Are we changing how we complain, or just how often?

A New York Times article “Consumer Complaints Made Easy. Maybe Too Easy" sparked some dialogue yesterday on the nature of complaints, complainers and service recovery effort.

I joined Wim Rampen, Arie Goldshlager & several others to discuss whether social media has indeed made it too easy for customers too complain, and if this has led to “social bullying”.

My quick take: Social media hasn’t made customer complaints “too easy”. Instead, good service businesses are happy to have yet another way for a customer with a complaint to have that complaint heard and responded to. Companies suggesting that it’s too easy for customers to complain may not have the right service orientation in the first place, which leads to those scores of complaints that they’d rather not hear.

In a related post on Arie Goldshlager’s Posterous, he commented on the proliferation of easy, uncommitted complaints and “social bullying” as a potential resource drain on well-meaning service organizations that tried to serve all customers to their fullest extent.

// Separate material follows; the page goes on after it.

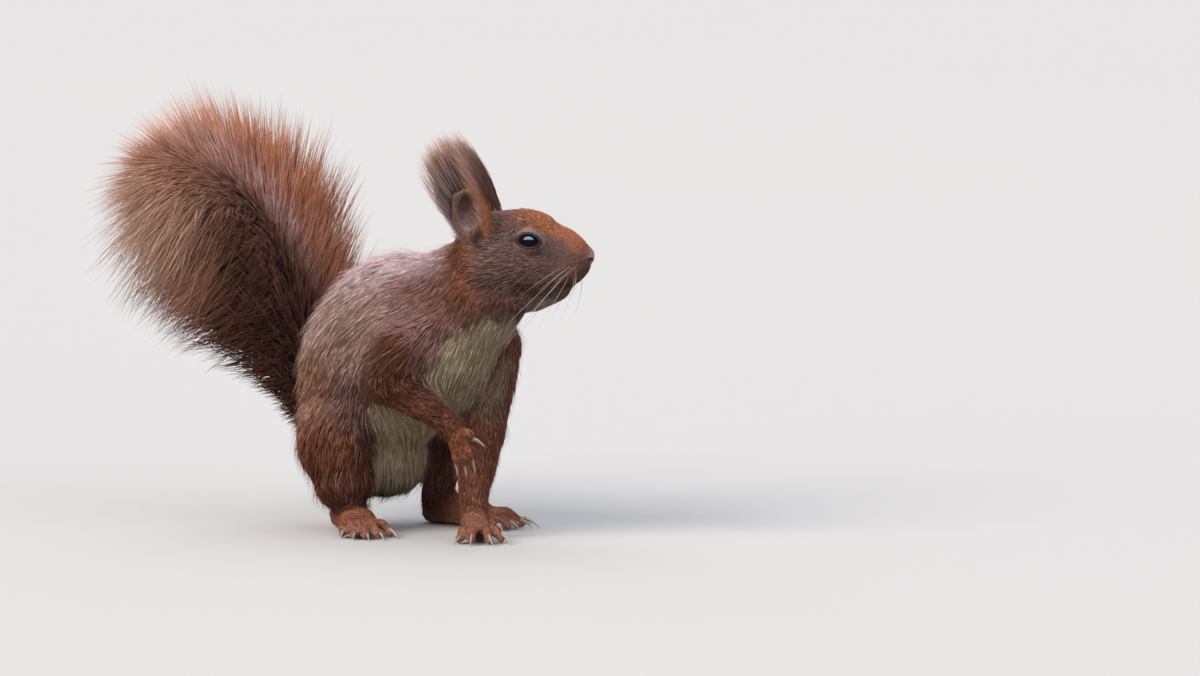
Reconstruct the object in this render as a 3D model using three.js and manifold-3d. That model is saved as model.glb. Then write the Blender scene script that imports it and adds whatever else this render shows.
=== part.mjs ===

With the rise of social as a venue for complaining, the ground may be shifting on this one. If a company responds to customers that are complaining for popularity reasons and aren't looking to engage them, they may waste valuable service resources chasing service experiences that can’t be recovered with customers that aren’t looking for resolution as much as they are a chance to use their social media bullhorn.

Pndering the issue for a few more hours, I’ve got one more issue to add to the body of work.

Complaining about failed experiences is easier with the availability of social media than it was before, no doubt. But in any service experience, customers themselves play a role in a successful outcome. When a customer with a failure complains directly to a company, the company has the ability to help fix problems that began with the customer not accepting their role or not playing it well. But when the interaction happens in full view of social media, there’s less opportunity for that type of customer coaching.

Will social media move companies toward limiting customer role in production of their own experiences, making service more servant-like & less collaborative?

I sure hope not. The customer, because of their unique knowledge of their needs, has the potential to be the most productive resource in the service experience, if & when we make good use of the shared effort. It would be a shame for businesses worried about the complaints that could be best fixed through better company-customer interface to design the customer out of the fulfillment process completely.